For the average person, there probably isn’t a faster way to lose friends than the combination of new job and new city; after all, everyone has their own lives and concerns, and distance eliminates one of the chief ways of maintaining bonds: the ability to go out together. In fact, an Oxford University study shows that after the age of 25, people begin losing their old friends.

This is problematic for long-term health, as many medical studies tout the importance of friendships in regulating emotions, empathy, increasing self-esteem and assuaging a tendency towards depression and anxiety. In the following article, you’ll find several ways to make new friends after you get to your new city and career.

Take a Tour of The City
Every single city in America (and many abroad) has city tours scheduled during the daylight hours – these are excellent places at which to meet new people. They are so varied that you are certain to find one that suits your taste, and therefore the people there will be of a kindred spirit (potentially). You can find food tours, architecture tours, historical monuments, zoo tours etc. Get online and check out a website such as to find out dates, locations and times. You can also simply Google the city name with the search string “city name + tours” to find plenty of options.

City Events
During your long-distance move, you are likely to see convention centers and other places that host city events. Once you get your stuff inside your new home, and even before you’re unpacked – since this process can take several days – you can head out to events at which to make new friends. Don’t hesitate to ask anyone with whom you strike up a conversation at a city tour, whether or not they can recommend city events.

If you’re really extroverted (or trying to become moreso), then you can even start your own events in your new city. Start small with dinner at a restaurant and invite people to join. Seek out like-minded individuals using Eventbrite or Meetup online and help them organize an event. The options are virtually limitless.

Go To Bar Crawls
Although the world closed down for a bit due to the Covid pandemic, things are opening up again – which means that post-work bars are back on the itinerary as meeting places. You can go to a bar crawl with friends or alone; once there, make sure your body language suggests that you’re open to speaking with people. If you turn towards the bartender, then speak with him/her; they tend to be social butterflies and city information experts – on the social scene, at least.

Use Your Pre-Existing Network
Since you’re new in town, any such network probably revolves around work – but it’s also possible that you have extended family or a few online friends via your social networks. If they’re from that city, you’d be surprised just how useful their recommendations can be. Check your LinkedIn profile before you make your long-distance move. Perhaps even better, ask for recommendations from your Instagram network.

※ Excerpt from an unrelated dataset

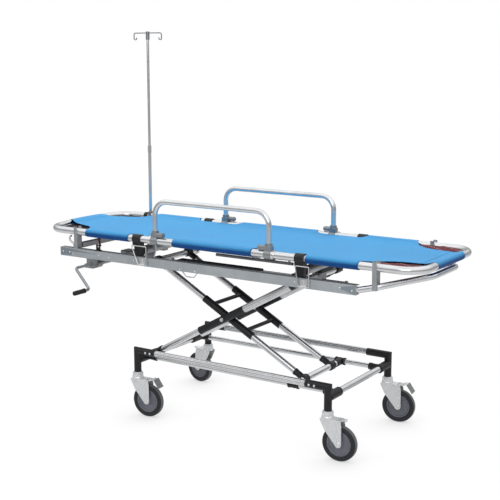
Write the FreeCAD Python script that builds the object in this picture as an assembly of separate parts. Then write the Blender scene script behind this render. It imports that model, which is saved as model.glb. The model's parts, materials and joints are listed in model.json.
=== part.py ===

One Of The Best: Join a Fitness Center
This is one of the flat-out best places to meet new friends; additionally, joining a gym is an excellent idea for your own personal health. It’s a place where you can reliably find yourself going nearly every day during the week, which makes a good place to forge lasting bonds. If weights aren’t particularly your thing, then you can join yoga classes or cycling classes for the same effect.

Here’s a tip: first sign up for free trials at several gyms around town in order to vet them for atmosphere and functionality. Once you settle on one, consider making the yearly commitment, and then seek out FaceBook/Metaverse friends who attend the same fitness center. Before you know it, you could have several new friends from this venture alone.

Enroll In Enrichment Classes
This is yet another of our favorite ways to meet new friends in a city after a long-distance move. The possibilities are endless: after all, you may need help with class work, or get big project ideas and want to bring like-minded people in. Obviously, the class is a subject in which you are actually very interested, and that doesn’t require too much “study” time – if any. Consider art classes, business workshops, classes that may further you in your career, etc.

Hopefully you can find some benefit in these ideas, as they are the tip of the iceberg. With these under your belt, you should look forward to getting settled in your new city and, potentially, new life.